Aim of the task: Produce word for word the lines of the data below running from the one that has "Recreate this object" to the one that has "lip_round = 0.35", inclusive, and no others.

---------- Records to process

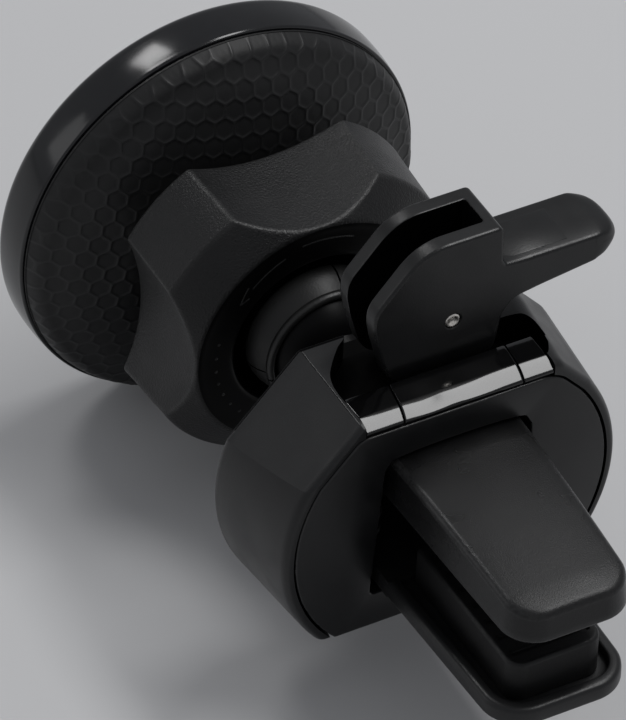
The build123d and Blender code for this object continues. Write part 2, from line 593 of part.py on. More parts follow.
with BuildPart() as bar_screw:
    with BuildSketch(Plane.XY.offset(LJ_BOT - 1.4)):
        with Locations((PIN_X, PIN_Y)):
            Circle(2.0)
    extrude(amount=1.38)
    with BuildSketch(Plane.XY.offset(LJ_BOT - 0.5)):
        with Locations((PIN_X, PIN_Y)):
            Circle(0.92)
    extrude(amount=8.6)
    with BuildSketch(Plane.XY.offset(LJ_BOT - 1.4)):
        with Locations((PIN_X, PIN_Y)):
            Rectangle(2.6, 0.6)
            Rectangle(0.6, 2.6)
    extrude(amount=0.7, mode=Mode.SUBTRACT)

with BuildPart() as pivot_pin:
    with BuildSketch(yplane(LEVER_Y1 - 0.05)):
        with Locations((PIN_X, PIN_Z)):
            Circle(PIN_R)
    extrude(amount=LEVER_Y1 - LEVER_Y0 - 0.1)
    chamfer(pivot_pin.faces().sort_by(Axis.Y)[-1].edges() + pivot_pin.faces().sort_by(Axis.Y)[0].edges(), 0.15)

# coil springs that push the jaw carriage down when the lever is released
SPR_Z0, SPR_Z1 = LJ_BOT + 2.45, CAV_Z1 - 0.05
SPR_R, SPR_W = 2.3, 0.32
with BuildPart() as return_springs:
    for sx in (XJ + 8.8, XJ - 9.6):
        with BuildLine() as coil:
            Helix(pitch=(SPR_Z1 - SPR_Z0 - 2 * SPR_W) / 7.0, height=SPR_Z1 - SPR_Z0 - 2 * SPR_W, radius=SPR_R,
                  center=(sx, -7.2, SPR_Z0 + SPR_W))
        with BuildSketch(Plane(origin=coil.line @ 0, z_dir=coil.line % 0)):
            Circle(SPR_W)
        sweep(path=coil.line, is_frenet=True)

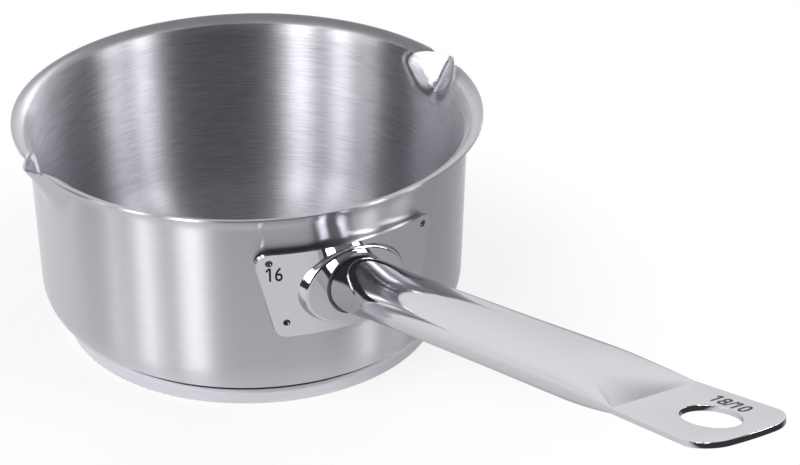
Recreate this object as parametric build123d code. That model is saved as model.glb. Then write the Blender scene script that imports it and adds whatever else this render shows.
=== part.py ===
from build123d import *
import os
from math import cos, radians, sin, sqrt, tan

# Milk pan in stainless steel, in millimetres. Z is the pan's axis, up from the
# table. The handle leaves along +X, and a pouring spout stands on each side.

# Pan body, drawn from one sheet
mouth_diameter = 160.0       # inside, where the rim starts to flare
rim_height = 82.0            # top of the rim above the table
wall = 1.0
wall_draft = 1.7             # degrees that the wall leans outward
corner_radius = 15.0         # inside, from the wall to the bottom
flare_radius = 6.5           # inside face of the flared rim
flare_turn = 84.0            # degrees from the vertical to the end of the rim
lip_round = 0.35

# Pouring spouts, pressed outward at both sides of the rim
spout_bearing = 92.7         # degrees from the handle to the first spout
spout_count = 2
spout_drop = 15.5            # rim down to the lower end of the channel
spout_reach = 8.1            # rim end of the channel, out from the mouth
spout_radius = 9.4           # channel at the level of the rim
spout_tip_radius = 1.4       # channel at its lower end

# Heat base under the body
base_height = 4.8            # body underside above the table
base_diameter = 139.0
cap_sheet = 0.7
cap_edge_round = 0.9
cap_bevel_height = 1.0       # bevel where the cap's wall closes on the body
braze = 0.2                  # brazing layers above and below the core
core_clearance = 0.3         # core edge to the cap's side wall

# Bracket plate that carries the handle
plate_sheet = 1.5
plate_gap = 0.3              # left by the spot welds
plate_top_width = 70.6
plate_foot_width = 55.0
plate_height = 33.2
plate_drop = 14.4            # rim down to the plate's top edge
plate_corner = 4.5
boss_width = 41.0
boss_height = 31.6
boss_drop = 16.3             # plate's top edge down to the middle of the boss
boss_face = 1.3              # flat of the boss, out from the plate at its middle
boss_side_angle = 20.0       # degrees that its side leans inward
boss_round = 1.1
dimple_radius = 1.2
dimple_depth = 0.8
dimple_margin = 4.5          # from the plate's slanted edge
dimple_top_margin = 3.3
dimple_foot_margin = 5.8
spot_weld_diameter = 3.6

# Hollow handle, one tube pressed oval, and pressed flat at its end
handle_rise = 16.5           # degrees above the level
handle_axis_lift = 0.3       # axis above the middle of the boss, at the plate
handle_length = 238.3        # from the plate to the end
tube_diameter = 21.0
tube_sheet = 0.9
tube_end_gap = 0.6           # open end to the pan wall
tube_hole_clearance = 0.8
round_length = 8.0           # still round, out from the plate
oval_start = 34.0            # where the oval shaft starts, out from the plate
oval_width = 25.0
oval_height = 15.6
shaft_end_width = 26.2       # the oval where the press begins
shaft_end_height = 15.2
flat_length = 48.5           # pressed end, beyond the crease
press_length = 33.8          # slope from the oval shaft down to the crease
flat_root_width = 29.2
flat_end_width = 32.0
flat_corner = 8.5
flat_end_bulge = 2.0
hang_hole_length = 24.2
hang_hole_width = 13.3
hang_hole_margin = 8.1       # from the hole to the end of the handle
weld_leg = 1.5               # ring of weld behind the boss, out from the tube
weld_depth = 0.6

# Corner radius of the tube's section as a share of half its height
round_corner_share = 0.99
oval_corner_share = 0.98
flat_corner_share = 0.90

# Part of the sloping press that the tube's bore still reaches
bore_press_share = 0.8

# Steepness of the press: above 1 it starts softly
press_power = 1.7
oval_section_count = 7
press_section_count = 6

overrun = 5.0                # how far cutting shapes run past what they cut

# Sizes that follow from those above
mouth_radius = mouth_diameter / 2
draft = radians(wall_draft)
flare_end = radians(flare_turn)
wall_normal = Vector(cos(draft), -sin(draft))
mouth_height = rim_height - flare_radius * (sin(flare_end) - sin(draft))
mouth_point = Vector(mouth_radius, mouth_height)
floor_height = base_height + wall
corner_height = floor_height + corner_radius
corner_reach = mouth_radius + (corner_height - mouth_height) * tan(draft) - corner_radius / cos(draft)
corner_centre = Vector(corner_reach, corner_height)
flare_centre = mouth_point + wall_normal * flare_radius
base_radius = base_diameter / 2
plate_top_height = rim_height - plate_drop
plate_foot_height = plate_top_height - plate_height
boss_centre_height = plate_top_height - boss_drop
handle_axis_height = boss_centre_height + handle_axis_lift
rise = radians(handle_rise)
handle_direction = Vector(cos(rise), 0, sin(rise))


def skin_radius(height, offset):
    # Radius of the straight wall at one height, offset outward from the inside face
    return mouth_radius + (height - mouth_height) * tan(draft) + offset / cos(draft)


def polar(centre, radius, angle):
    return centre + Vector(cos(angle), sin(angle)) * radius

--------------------

Full solution:
Recreate this object as parametric build123d code. That model is saved as model.glb. Then write the Blender scene script that imports it and adds whatever else this render shows.
=== part.py ===
from build123d import *
import os
from math import cos, radians, sin, sqrt, tan

# Milk pan in stainless steel, in millimetres. Z is the pan's axis, up from the
# table. The handle leaves along +X, and a pouring spout stands on each side.

# Pan body, drawn from one sheet
mouth_diameter = 160.0       # inside, where the rim starts to flare
rim_height = 82.0            # top of the rim above the table
wall = 1.0
wall_draft = 1.7             # degrees that the wall leans outward
corner_radius = 15.0         # inside, from the wall to the bottom
flare_radius = 6.5           # inside face of the flared rim
flare_turn = 84.0            # degrees from the vertical to the end of the rim
lip_round = 0.35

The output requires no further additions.